Image from the Flickr Commons
Home is where you do your laundry.
I have yet to see this phrase on any of those distressed wooden boards painted with cheery slogans, so ubiquitous in shabby-chic home décor shops. In my homeland of Texas, the signs often say “Home is where you hang your hat,” adorned with a cowboy hat (or boots). I love the variation I saw on a pillow last year: “sweet home sweet,” a four-year-old’s variation on “home sweet home.” And for the last few years, my husband and I have quoted the line from folk band Edward Sharpe and the Magnetic Zeroes: “Home is wherever I’m with you.” We often feel like foreigners in our suburb south of Boston, but we have chosen, and keep choosing, to make a home together, wherever we are.
There are no signs on my walls about laundry, or washing dishes, or my other daily and weekly chores. But after nearly a decade of washing and spinning and hanging clothes to dry, in half a dozen houses on both sides of the Atlantic, I’ve come to believe that laundry is a quiet but essential part of the way I make a home.
I’m back at the the Art House America blog today, musing about laundry and how it helps ground me. Head over there to read more.
I spent a long time perusing Art House America last night after you linked to your last post. It might be one of my new favorite sites.
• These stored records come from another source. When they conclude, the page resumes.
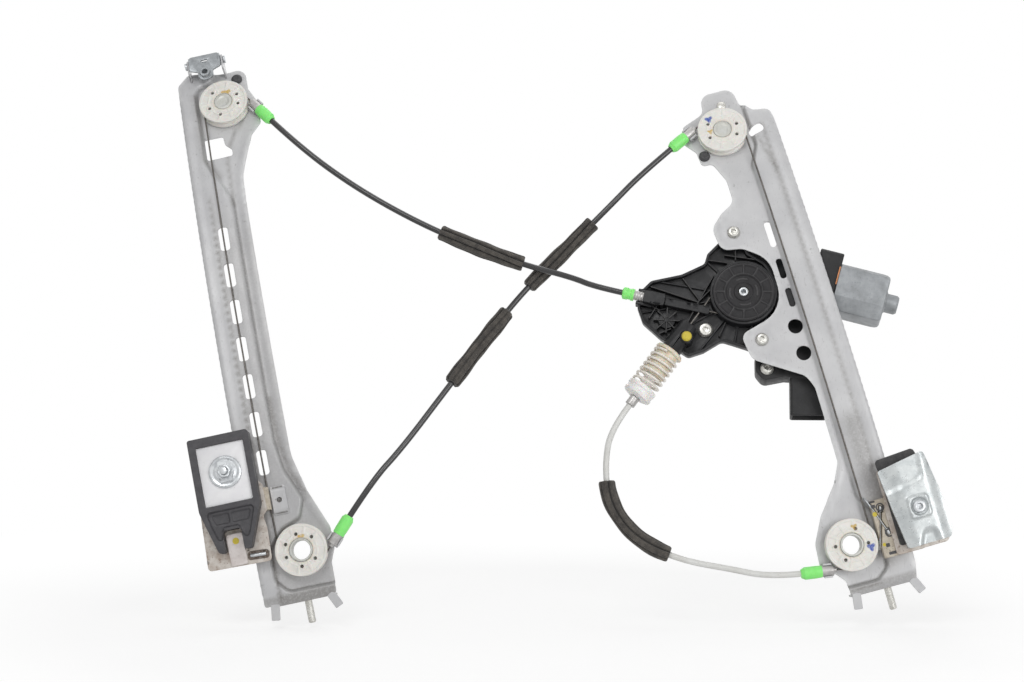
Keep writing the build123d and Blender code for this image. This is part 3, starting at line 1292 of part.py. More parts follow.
with BuildPart() as control_module:
    extrude(outline(DRIVE.offset(MODULE_BACK), MODULE_OUTLINE), amount=MODULE_FRONT - MODULE_BACK,
            dir=DRIVE.z_dir)
    add(round_bar(DRIVE, GEARCASE_RADIUS, MODULE_BACK - 1, MODULE_FRONT + 1), mode=Mode.SUBTRACT)
    with BuildSketch(SHROUD) as shroud:
        RectangleRounded(SHROUD_WIDE, SHROUD_DEEP, 2.5)
    extrude(shroud.sketch, amount=SHROUD_LENGTH)
    with BuildSketch(SHROUD.offset(SHROUD_LENGTH)) as socket:
        RectangleRounded(SHROUD_WIDE - 4, SHROUD_DEEP - 4, 1.5)
    extrude(socket.sketch, amount=-SOCKET_DEPTH, mode=Mode.SUBTRACT)
    with BuildSketch(DRIVE.offset(MODULE_FRONT)) as screw_hole:
        with Locations(MODULE_SCREW):
            Circle(SCREW_RADIUS)
    extrude(screw_hole.sketch, amount=-10, mode=Mode.SUBTRACT)
keep(control_module.part, "control_module")

with BuildPart() as connector_pins:
    with BuildSketch(SHROUD.offset(SHROUD_LENGTH - SOCKET_DEPTH - 3)) as pins:
        with GridLocations(5, 5, 4, 2):
            Rectangle(1.2, 1.2)
    extrude(pins.sketch, amount=15)
keep(connector_pins.part, "connector_pins")
with BuildPart() as bored_module:
    add(control_module.part)
    add(connector_pins.part, mode=Mode.SUBTRACT)
keep(bored_module.part, "control_module")


def screw(plane: Plane, base: float, length: float, head_radius: float, head: float) -> Part:
    """Screw with a domed flanged head, its seat at a level of the plane."""
    with BuildPart() as body:
        add(turned(plane, [
            (0, base - length), (SCREW_RADIUS, base - length), (SCREW_RADIUS, base), (head_radius, base),
            (head_radius, base + 1), (head_radius - 1.6, base + head), (0, base + head)]))
        with BuildSketch(plane.offset(base + head)) as drive_socket:
            RegularPolygon(2, 6)
        extrude(drive_socket.sketch, amount=-1.8, mode=Mode.SUBTRACT)
    return body.part


with BuildPart() as housing_screws:
    for lug in (UPPER_LUG, LOWER_LUG):
        add(screw(RIGHT.face(*lug), -TRAY_DEPTH, 9, SCREW_HEAD_RADIUS, 3.4))
    third = DRIVE.from_local_coords(Vector(*THIRD_SCREW, HOUSING_BACK + HOUSING_FLOOR))
    add(screw(Plane(origin=third, x_dir=DRIVE.x_dir, z_dir=DRIVE.z_dir), 0, 12, 6.4, 3.6))
    fourth = DRIVE.from_local_coords(Vector(*MODULE_SCREW, MODULE_FRONT))
    add(screw(Plane(origin=fourth, x_dir=DRIVE.x_dir, z_dir=DRIVE.z_dir), 0, 9, 5.6, 3.4))
keep(housing_screws.part, "housing_screws")


# Cable tensioner below the drum housing

TENSION_AXIS = LOWER_CABLE.plane(0)

with BuildPart() as tension_sleeve:
    add(turned(TENSION_AXIS, [
        (SOCKET_RADIUS, SLEEVE_START), (SLEEVE_COLLAR, SLEEVE_START), (SLEEVE_COLLAR, SPRING_START),
        (SLEEVE_OUTER, SPRING_START), (SLEEVE_OUTER, SLEEVE_END), (SOCKET_BORE, SLEEVE_END),
        (SOCKET_BORE, SOCKET_END), (SOCKET_RADIUS, SOCKET_END)]))
keep(tension_sleeve.part, "tension_sleeve")

with BuildPart() as tension_cap:
    add(turned(TENSION_AXIS, [
        (SOCKET_BORE, CAP_START), (CAP_RADIUS, CAP_START), (CAP_RADIUS, CAP_END - 2),
        (CAP_RADIUS - 2, CAP_END),
        (FERRULE_RADIUS, CAP_END), (FERRULE_RADIUS, CAP_END - 6), (SOCKET_BORE, CAP_END - 6)]))
keep(tension_cap.part, "tension_cap")

with BuildPart() as tension_pin:
    add(turned(TENSION_AXIS, [
        (1.6, 60), (SOCKET_BORE, 60), (SOCKET_BORE, CAP_END - 6), (CABLE_RADIUS, CAP_END - 6),
        (CABLE_RADIUS, CAP_END - 10), (1.6, CAP_END - 12)]))
keep(tension_pin.part, "tension_pin")

with BuildPart() as spring_coil:
    coil_length = CAP_START - SPRING_START - 2 * SPRING_WIRE
    with BuildLine() as path:
        Helix(coil_length / 6.5, coil_length, SPRING_RADIUS)
    with BuildSketch(Plane(origin=path.line @ 0, x_dir=(1, 0, 0), z_dir=path.line % 0)) as wire:
        Circle(SPRING_WIRE)
    sweep(wire.sketch, path=path.line, is_frenet=True)
with BuildPart() as tension_spring:
    with Locations(TENSION_AXIS.offset(SPRING_START + SPRING_WIRE).location):
        add(spring_coil.part)
keep(tension_spring.part, "tension_spring")


# Conduits: each made whole along its route between two ferrules


def route(points: list, label: str) -> Wire:
    """Smooth path through straight runs and tangent arcs; prints the bend radii it uses."""
    radii = []
    for before, corner, after in zip(points, points[1:], points[2:]):
        into = corner - before
        out = after - corner
        half = radians(into.get_angle(out)) / 2
        radii.append(0.45 * min(into.length, out.length) / tan(half))
    print(label, "bends", [round(r) for r in radii])
    with BuildLine() as path:
        FilletPolyline(*points, radius=radii)
    return path.wire()


def ends_to(start: Vector, start_lead: Vector, middle: list, end_lead: Vector, end: Vector) -> list:
    return [start, start_lead, *[Vector(*p) for p in middle], end_lead, end]


UPPER_ROUTE = ends_to(
    LEFT_TOP.at(FERRULE_END), LEFT_TOP.at(FERRULE_END + LEAD_RUN),
    [(-442, 82, 333), (-395, 75, 305), (-349, 70, 283), (-294, 65.5, 262), (-251, 65, 251)],
    UPPER_CABLE.at(UPPER_CONDUIT + 30), UPPER_CABLE.at(UPPER_CONDUIT))
CROSS_ROUTE = ends_to(
    RIGHT_TOP.at(FERRULE_END), RIGHT_TOP.at(FERRULE_END + LEAD_RUN),
    [(-217, 82, 313), (-255, 83, 275), (-291, 74, 240), (-322, 55, 201), (-354, 33, 159), (-390, 13, 111)],
    LEFT_LOW.at(FERRULE_END + LEAD_RUN), LEFT_LOW.at(FERRULE_END))
LOWER_ROUTE = ends_to(
    LOWER_CABLE.at(LOWER_CONDUIT), LOWER_CABLE.at(LOWER_CONDUIT + 26),
    [(-226, 8, 100), (-224, 3, 72), (-210, 0, 48), (-188, -2, 31), (-160, -4, 21), (-130, -5, 16)],
    RIGHT_LOW.at(FERRULE_END + 34), RIGHT_LOW.at(FERRULE_END))
UPPER_PATH = route(UPPER_ROUTE, "upper conduit")
CROSS_PATH = route(CROSS_ROUTE, "cross conduit")
LOWER_PATH = route(LOWER_ROUTE, "lower conduit")

CONDUIT_PATHS = {"conduit_upper": UPPER_PATH, "conduit_cross": CROSS_PATH, "conduit_lower": LOWER_PATH}
for name, path in CONDUIT_PATHS.items():
    conduit = tube(path, CONDUIT_RADIUS)
    print(name, "length", round(path.length, 1), "volume ratio",
          round(conduit.volume / (pi * CONDUIT_RADIUS**2 * path.length), 4))
    keep(conduit, name)

SLEEVES = [(UPPER_PATH, 0.53, 0.74), (CROSS_PATH, 0.237, 0.412), (CROSS_PATH, 0.48, 0.66),
           (LOWER_PATH, 0.265, 0.565)]

with BuildPart() as foam_sleeves:
    for path, start, end in SLEEVES:
        add(tube(path.trim(start, end), SLEEVE_RADIUS, CONDUIT_RADIUS))
keep(foam_sleeves.part, "foam_sleeves")


def rail_ferrule(end: CableEnd) -> Part:
    return turned(end.line_plane, [
        (CABLE_RADIUS, FERRULE_NOSE), (2, FERRULE_NOSE), (2, FERRULE_START),
        (FERRULE_RADIUS, FERRULE_START), (FERRULE_RADIUS, FERRULE_END), (0, FERRULE_END),
        (0, FERRULE_NOSE + 4), (CABLE_RADIUS, FERRULE_NOSE + 4)])


def drum_ferrule(cable: DrumCable, start: float, end: float) -> Part:
    return turned(cable.plane(0), [
        (CABLE_RADIUS, start), (FERRULE_RADIUS, start), (FERRULE_RADIUS, end), (0, end),
        (0, start + 4), (CABLE_RADIUS, start + 4)])


with BuildPart() as end_ferrules:
    for end in RAIL_ENDS:
        add(rail_ferrule(end))
    add(drum_ferrule(UPPER_CABLE, UPPER_SEAT + 2, UPPER_CONDUIT))
    add(drum_ferrule(LOWER_CABLE, CAP_END - 6, LOWER_CONDUIT))
keep(end_ferrules.part, "end_ferrules")


def collar(plane: Plane, start: float, joint: float, end: float) -> Part:
    """Soft collar over a ferrule's end and the first part of its conduit."""
    return turned(plane, [
        (FERRULE_RADIUS, start), (COLLAR_RADIUS, start), (COLLAR_RADIUS, end - 3), (COLLAR_RADIUS - 1.6, end),
        (CONDUIT_RADIUS, end), (CONDUIT_RADIUS, joint), (FERRULE_RADIUS, joint)])


with BuildPart() as ferrule_collars:
    for end in RAIL_ENDS:
        add(collar(end.line_plane, COLLAR_START, FERRULE_END, COLLAR_END))
    add(collar(UPPER_CABLE.plane(0), UPPER_CONDUIT - 4, UPPER_CONDUIT, UPPER_CONDUIT + 6))
keep(ferrule_collars.part, "ferrule_collars")

with BuildPart() as cable_leads:
    add(round_bar(UPPER_CABLE.plane(0), CABLE_RADIUS, 9, UPPER_SEAT + 6))
    add(round_bar(LOWER_CABLE.plane(0), CABLE_RADIUS, 9, CAP_END - 2))
keep(cable_leads.part, "cable_leads")
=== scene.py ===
"""Looks of a cable window regulator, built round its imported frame.

Sizes are millimetres until a mesh is made, which is in metres in the frame's own axes: +X to the
right, +Z up, the regulator seen along +Y.
"""
import json
import logging
from collections.abc import Callable, Sequence
from dataclasses import dataclass, field
from enum import Enum

import bmesh
import bpy
import numpy as np
from mathutils import Matrix, Vector
from mathutils.geometry import delaunay_2d_cdt


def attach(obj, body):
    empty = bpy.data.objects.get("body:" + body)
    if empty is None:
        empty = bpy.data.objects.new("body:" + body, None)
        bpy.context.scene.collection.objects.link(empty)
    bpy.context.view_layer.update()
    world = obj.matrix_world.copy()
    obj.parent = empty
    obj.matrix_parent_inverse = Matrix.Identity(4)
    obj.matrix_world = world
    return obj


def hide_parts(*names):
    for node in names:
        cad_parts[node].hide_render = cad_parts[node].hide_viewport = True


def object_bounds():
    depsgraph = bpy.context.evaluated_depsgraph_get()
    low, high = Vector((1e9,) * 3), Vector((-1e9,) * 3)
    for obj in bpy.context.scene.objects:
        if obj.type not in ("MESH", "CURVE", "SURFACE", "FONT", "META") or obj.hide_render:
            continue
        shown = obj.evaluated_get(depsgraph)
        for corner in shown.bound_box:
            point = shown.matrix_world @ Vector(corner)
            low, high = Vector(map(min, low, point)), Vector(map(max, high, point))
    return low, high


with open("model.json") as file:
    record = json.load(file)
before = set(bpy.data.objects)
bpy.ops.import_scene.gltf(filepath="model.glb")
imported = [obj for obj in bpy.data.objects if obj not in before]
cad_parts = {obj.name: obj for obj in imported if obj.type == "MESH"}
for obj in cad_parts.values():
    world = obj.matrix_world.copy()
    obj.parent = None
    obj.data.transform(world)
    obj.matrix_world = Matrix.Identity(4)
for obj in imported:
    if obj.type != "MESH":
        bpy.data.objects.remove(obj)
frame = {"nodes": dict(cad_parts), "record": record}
CAD_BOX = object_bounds()

Array = np.ndarray
Corner = tuple[float, float, float]
Place = Callable[[Array, Array, Array], Array]
MM = 0.001
TOWARDS = np.array([0.0, -1.0, 0.0])
LOG = logging.getLogger("window_regulator")
BODY_OF = {node: body for body, nodes in frame["record"]["behaviour"]["bodies"].items() for node in nodes}

RAIL_RADIUS = 1300.0
LEAN_AT_FOOT = np.radians(8.0)
SHEET = 1.5
TRAY_DEPTH = 4.0
CABLE_RADIUS = 0.75
CABLE_PROUD = 1.2
PITCH_RADIUS = 18.0
FLANGE_HEIGHT = -38.5
STUD_SETBACK = 9.0

# Points nearer than these are one: in a triangulation and in a finished mesh
WELD_MM = 1e-5
MERGE_MM = 0.004

# Shares of the spacing: how far free points stay from an outline, and the cell that keeps one of them
RIM_CLEAR = 0.55
POINT_CELL = 0.28

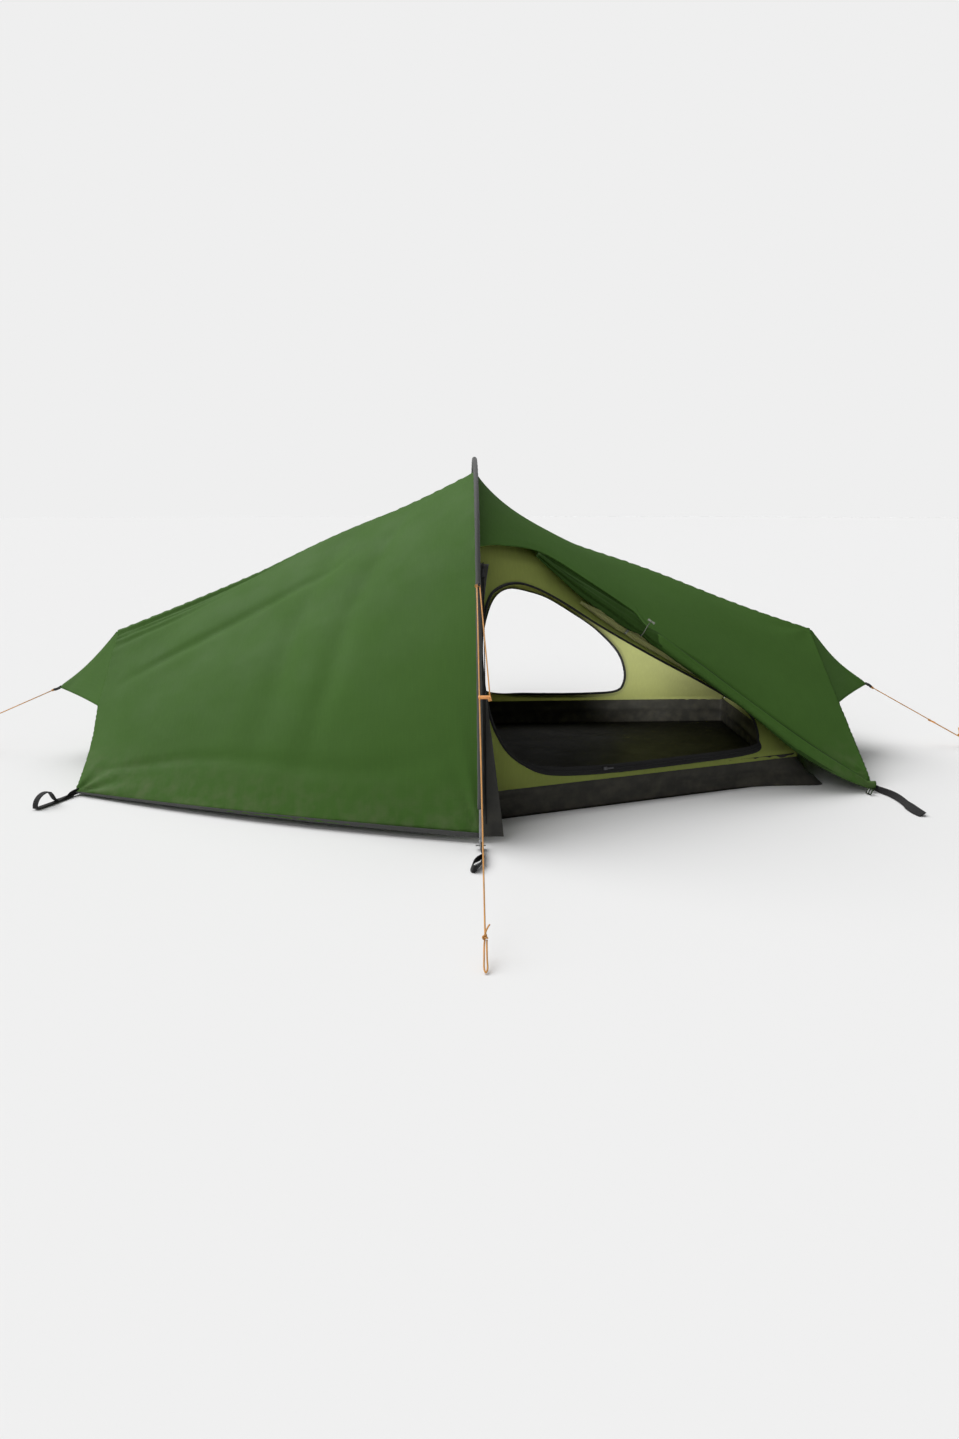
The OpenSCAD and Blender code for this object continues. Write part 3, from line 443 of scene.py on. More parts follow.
for row in frame["record"]["subparts"]:
    cad_object = nodes[row["node"]]
    cad_object.data.materials.clear()
    cad_object.data.materials.append(MATERIALS[row["material_slot"]])


# ---- meshes ----
def new_mesh(name, points, faces, uvs, smooth_count):
    """A mesh from points, faces and one uv per point. Faces after the first smooth_count are shaded flat."""
    mesh = bpy.data.meshes.new(name)
    mesh.from_pydata(np.asarray(points, float).tolist(), [], faces)
    layer = mesh.uv_layers.new(name="UVMap")
    corner = np.empty(len(mesh.loops), int)
    mesh.loops.foreach_get("vertex_index", corner)
    layer.data.foreach_set("uv", np.asarray(uvs, float)[corner].ravel())
    mesh.polygons.foreach_set("use_smooth", np.arange(len(faces)) < smooth_count)
    return mesh


def face_outward(mesh):
    shell = bmesh.new()
    shell.from_mesh(mesh)
    bmesh.ops.recalc_face_normals(shell, faces=shell.faces)
    shell.to_mesh(mesh)
    shell.free()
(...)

Katie, nice to meet you. I like your writing and intend to browse your blog. I smiled too—England is a passion of mine, I lived there two years, and my just-started novel begins in Oxford, then moves to the Cotswolds. I can’t wait to go back to England again to visit friends in March next year. And I knit—great stress management, until you have to unknit rows! Lastly, here’s a book/author recommendation for you: Liz Curtis Higgs, “Here Burns my Candle” and “Mine is the Night”. Set in 18th c. Scotland. Lovely.
I enjoyed this post. Through our various moves within Texas and most recently Puerto Rico, I never thought of it this way. Thank you for sharing.